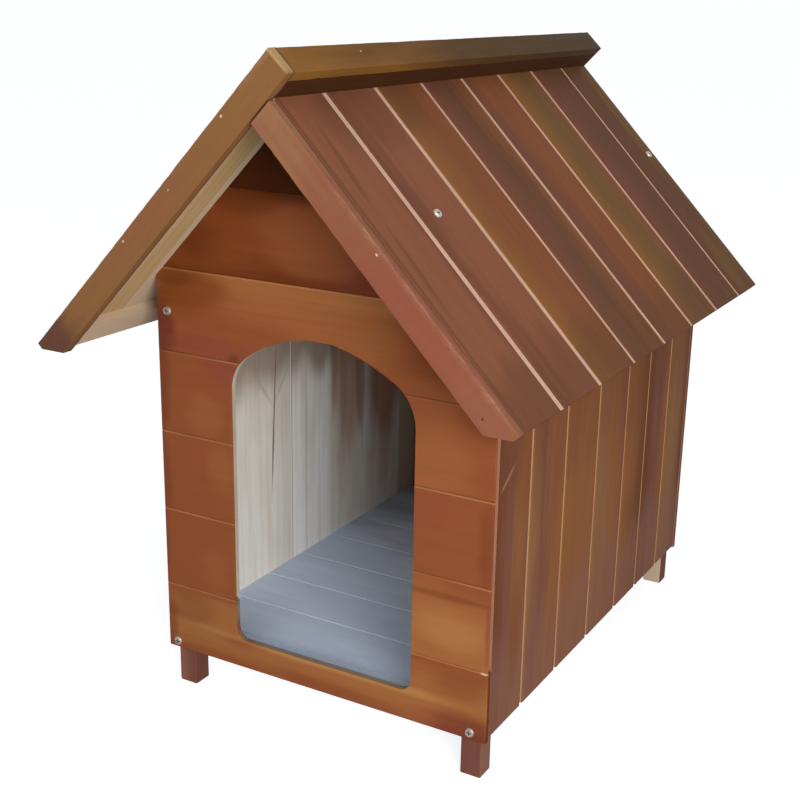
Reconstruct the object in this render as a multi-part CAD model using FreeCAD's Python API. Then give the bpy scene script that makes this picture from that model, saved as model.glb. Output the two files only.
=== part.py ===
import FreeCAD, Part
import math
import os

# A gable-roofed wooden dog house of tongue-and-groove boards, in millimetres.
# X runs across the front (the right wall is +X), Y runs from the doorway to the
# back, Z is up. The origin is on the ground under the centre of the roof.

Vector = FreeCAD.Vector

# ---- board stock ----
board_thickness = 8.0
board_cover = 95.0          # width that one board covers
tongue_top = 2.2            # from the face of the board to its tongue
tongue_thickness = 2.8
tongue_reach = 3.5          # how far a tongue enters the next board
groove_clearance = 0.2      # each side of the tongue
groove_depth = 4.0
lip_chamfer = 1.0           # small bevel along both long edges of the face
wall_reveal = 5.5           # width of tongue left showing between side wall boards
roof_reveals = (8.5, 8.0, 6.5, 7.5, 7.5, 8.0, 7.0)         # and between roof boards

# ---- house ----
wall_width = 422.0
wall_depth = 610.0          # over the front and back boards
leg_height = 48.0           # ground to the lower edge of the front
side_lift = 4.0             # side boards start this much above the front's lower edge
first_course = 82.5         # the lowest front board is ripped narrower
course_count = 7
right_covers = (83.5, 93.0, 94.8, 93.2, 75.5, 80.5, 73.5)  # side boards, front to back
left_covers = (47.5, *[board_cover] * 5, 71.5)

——

Return the material in full, exactly as shown.

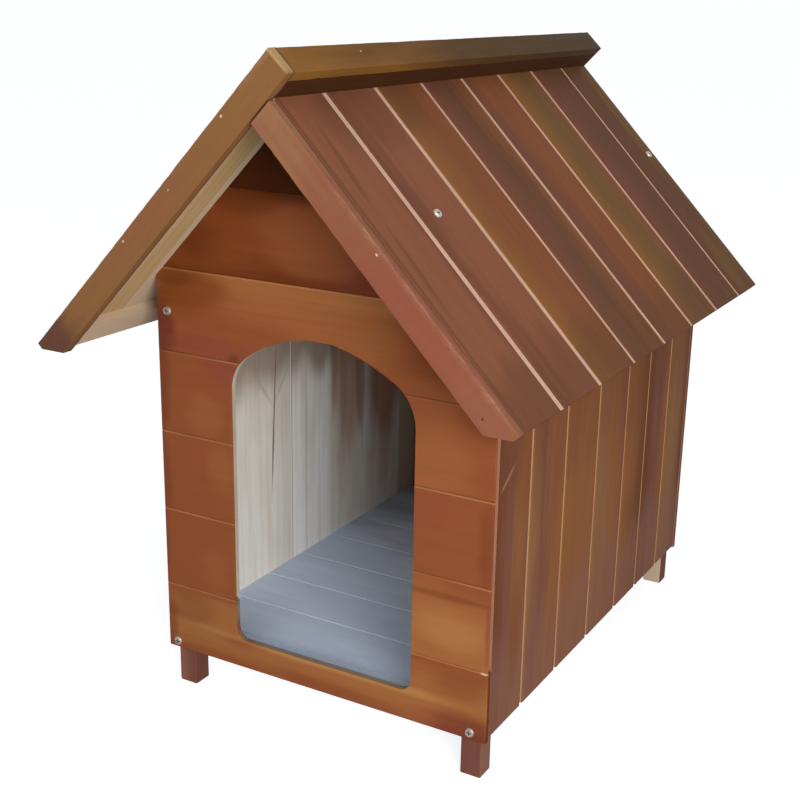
Reconstruct the object in this render as a multi-part CAD model using FreeCAD's Python API. Then give the bpy scene script that makes this picture from that model, saved as model.glb. Output the two files only.
=== part.py ===
import FreeCAD, Part
import math
import os

# A gable-roofed wooden dog house of tongue-and-groove boards, in millimetres.
# X runs across the front (the right wall is +X), Y runs from the doorway to the
# back, Z is up. The origin is on the ground under the centre of the roof.

Vector = FreeCAD.Vector

# ---- board stock ----
board_thickness = 8.0
board_cover = 95.0          # width that one board covers
tongue_top = 2.2            # from the face of the board to its tongue
tongue_thickness = 2.8
tongue_reach = 3.5          # how far a tongue enters the next board
groove_clearance = 0.2      # each side of the tongue
groove_depth = 4.0
lip_chamfer = 1.0           # small bevel along both long edges of the face
wall_reveal = 5.5           # width of tongue left showing between side wall boards
roof_reveals = (8.5, 8.0, 6.5, 7.5, 7.5, 8.0, 7.0)         # and between roof boards

# ---- house ----
wall_width = 422.0
wall_depth = 610.0          # over the front and back boards
leg_height = 48.0           # ground to the lower edge of the front
side_lift = 4.0             # side boards start this much above the front's lower edge
first_course = 82.5         # the lowest front board is ripped narrower
course_count = 7
right_covers = (83.5, 93.0, 94.8, 93.2, 75.5, 80.5, 73.5)  # side boards, front to back
left_covers = (47.5, *[board_cover] * 5, 71.5)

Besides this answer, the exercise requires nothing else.